Studying music at York University following his spell on kibbutz, Sam was shocked to find "almost ubiquitous anti-Israel sentiment on campus".
He said: "I saw the anti-Israeli propaganda as more antisemitic.
"Every day I was inundated with hateful, bigoted anti-Israel propaganda, combined with the growth of extremism on campus, which was challenging the western values of liberty and equality."
Sam was especially shocked because, he said, "York is still very much a white, liberal university".
He went on: "It does not have a mix of other cultures.
"That made it more shocking, because there was no ideological basis for it.
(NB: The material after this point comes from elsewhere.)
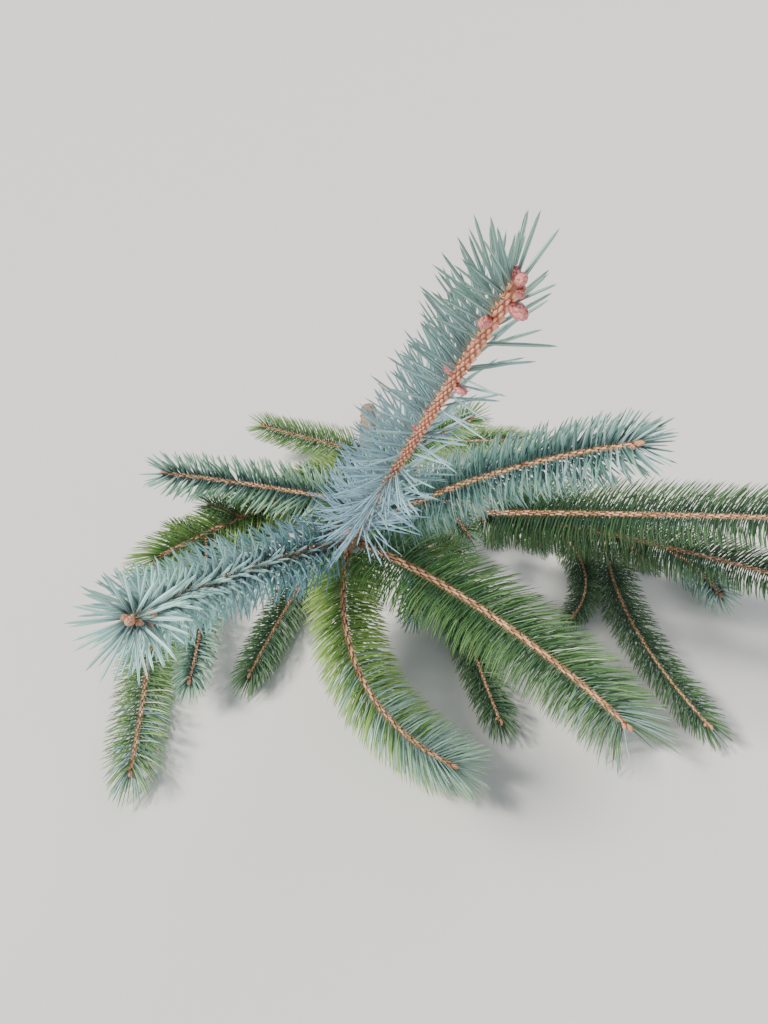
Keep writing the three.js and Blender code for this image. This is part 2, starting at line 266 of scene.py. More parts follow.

The Palestine Solidarity Campaign maintained a very active presence in York, enabled by mostly far-left groups and the Islamic Society, which in my first year was run by my friends.
"But in the second and third years it was taken over by deeply unpleasant people, who invited antisemitic, homophobic speakers to come along.
"This created an air of intolerance and a culture of extremism in university.
"I certainly saw a connection between the far-left, anti-Israel and Islamist organisations all legitimising each other."
Sam, who was active on the university political scene, was perceived as right-wing.
He said: "I thought that was a slightly unfair label. I was more pro-Israeli and pro-western.
"As soon as you don't fall in line with certain modish views like the delegitimisation of Israel or apologies for terrorism, you're suddenly right-wing."
He began by running the Freedom Society, which discussed topics like immigration to the EU and the delegitimisation of Israel.
Wanting to do more for Israel, he approached the Union of Jewish Students, expecting his enthusiasm to be welcomed.
He said: "When I first tried to start, I spoke to the UJS, asking how I could help, expecting to be welcomed. Instead I was told to go away.
"The most shocking thing about fighting anti-Jewish sentiment on campus is that groups like the UJS often refuse non-Jews. There are quite a lot of pro-Israeli Muslims."
Sam is especially critical of UJS' current policy of handing out Palestinian flags, calling it "disastrous".
He said: "Ultimately, it gives credence to groups like the Palestine Solidarity Campaign which claim that they have a real grievance against the evil Zionist state of Israel."
He is similarly dismissive of the Jewish community's actions on behalf of Israel, saying: "On the whole I have found the Jewish leadership appalling when it comes to Israel."
Dissatisfied with what was being done on campus, in 2009 Sam set up - in conjunction with other-like minded people, many of them not Jewish - the Institute for Middle Eastern Democracy.
He said: "By time I finished university this summer, I had 300-400 students working across the country. It is primarily a non-Jewish group, a network across the country of about 500 - a mixture of Jews and non-Jews. We think it is everyone's fight. We have a large number of Muslims".
The institute highlighted AQA's A-level geography textbook which compared the Israeli security barrier to the Berlin Wall. It also exposed through Sky News, the Independent and the Guardian, how St Andrews University was being funded by the Syrian government and Exeter University by the Muslim Brotherhood.
It also recently exposed how the Three Faiths Forum was employing Nadia Marques de Carvalho, who was spouting pro-Intifada initiatives on various social media.
Sam said of interfaith organisations like the Three Faiths: "They are the ideal breeding ground for anti-Israeli sentiments.
"They have the ultimate do-good facade. What could be more admirable? If someone can maintain an interfaith dialogue front while throwing out anti-Israel propaganda and get away with it because of the interfaith agenda, it sanitises them from criticism.
"Interfaith organisations are very well-intentioned, but they avoid talking about the real issues and real counter-extremism initiatives. Most of the time they can be hijacked by anti-Israeli forces.
"One of the findings of the present government programme to prevent extremism was that a large number of violent extremist groups get taxpayers' money by pretending to be interfaith."
He continued: "There are great ideological forces at play which are apologised for - and enabled by - the left.
"There is an unholy alliance between the far-left and Islamist organisations. This is representative of something far more sinister, making Israel the perfect target for which they can gain sympathy and legitimacy.
"The institute seeks to challenge those ideologies and educate about the actual reality of human rights."
The institute has managed to prevent several extremist activists like ex-Guantanamo Bay inmate Moazzan Begg and pro-terror Hamza Tzortzis from speaking on campus.
Sam says: "We keep tabs on about 160 extremist speakers. We have to allow free speech, but we will not allow the providing of a platform for endorsing homophobic or antisemitic views.
"We have people inside the Palestine Solidarity Campaign. We know a lot of stuff before it's announced. We stop societies from inviting them."
The Institute is currently writing a report on the red-green-brown alliance, which links the far left anti-Israeli and far-right antisemites.